At the 61st session of the UN General Assembly Norway enthusiastically supported the resolution calling for a process to start with the aim to reach an Arms Trade Treaty. Norway looks forward to the outcome of the Intergovernmental Expert Group which has been established to clarify the modalities for such a treaty.
While Norway is not member of this GGE, we have articulated our views to the UN Secretariat on how we envisage an ATT.
Firstly, we are convinced that an ATT is feasible.
Secondly, we recommend a broad scope capturing a list of equipments broadly to be based on the UN Register of Conventional Arms.We believe that certain dual use items could also be relevant.

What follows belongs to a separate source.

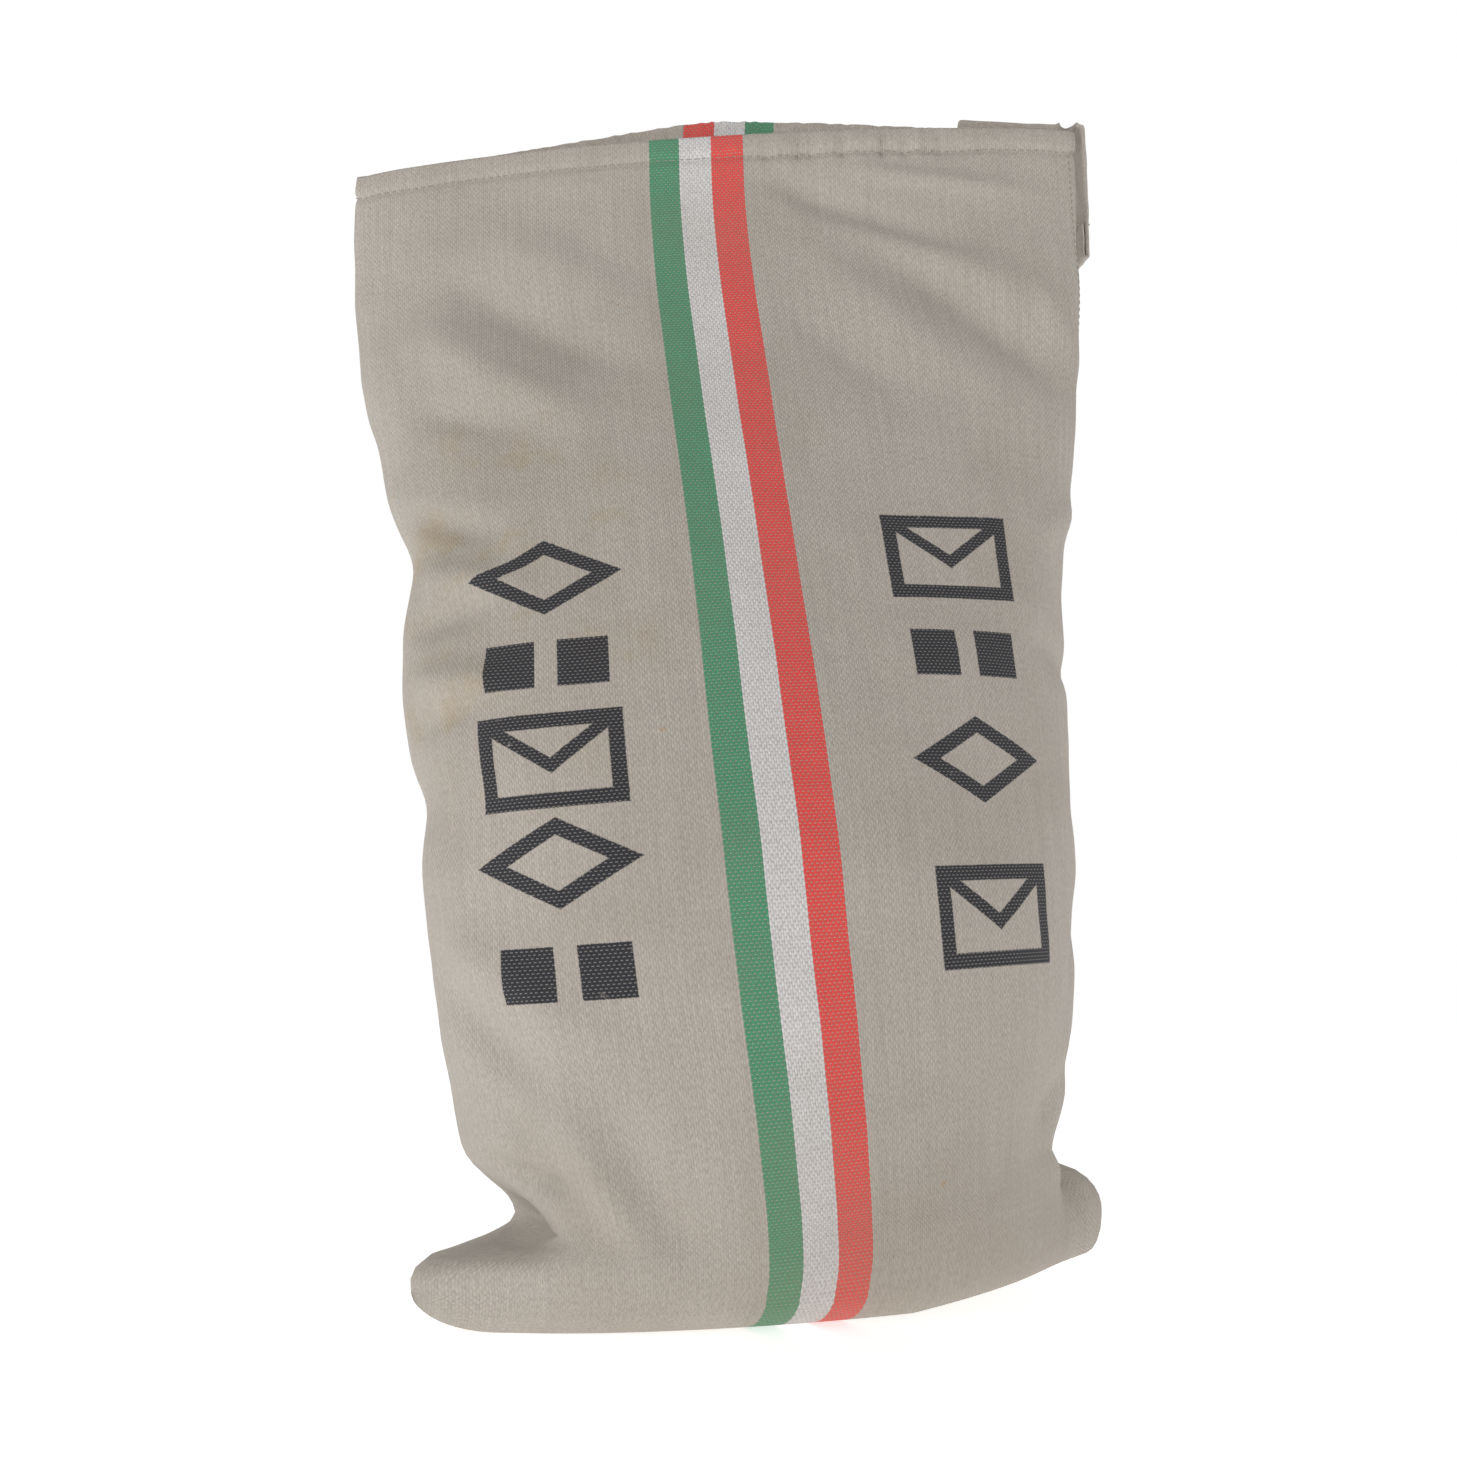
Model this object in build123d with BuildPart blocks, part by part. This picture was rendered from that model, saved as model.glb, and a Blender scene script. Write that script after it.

Thirdly, a number of commitments already exist in relation to arms transfer. An ATT must expand these parameters. From our perspective these could include:
- their relevance to terrorist activities
- their relevance to violent and/or organized crime
- their potential for destabilizing regions and/or countries
- their potential for provoking or increasing internal and regional conflict
- their potential for negatively affecting sustainable development
- involving corrupt practices
- their risk of being used for violations of international humanitarian or human rights laws
- transfers in breach of any international or regional commitment and/or obligation
- transfers being used for or to facilitate uses referred to above
A new instrument would need to be supported by for instance mechanisms for information exchange, reporting and documentation, monitoring, compliance, assistance and cooperation. The negotiations would need to clarify how these elements are to be organised.
Before concluding Mr. Chair,
Let me re-iterate that Norway fully supports the efforts to deal with the challenges posed by man-portable air defence systems. MANPADS continue to pose a substantial threat to civil aviation. We must take all necessary national and international steps to prevent unauthorised access to or use of MANPADS, whilst preserving the right to possess MANPADS for legitimate defence purposes.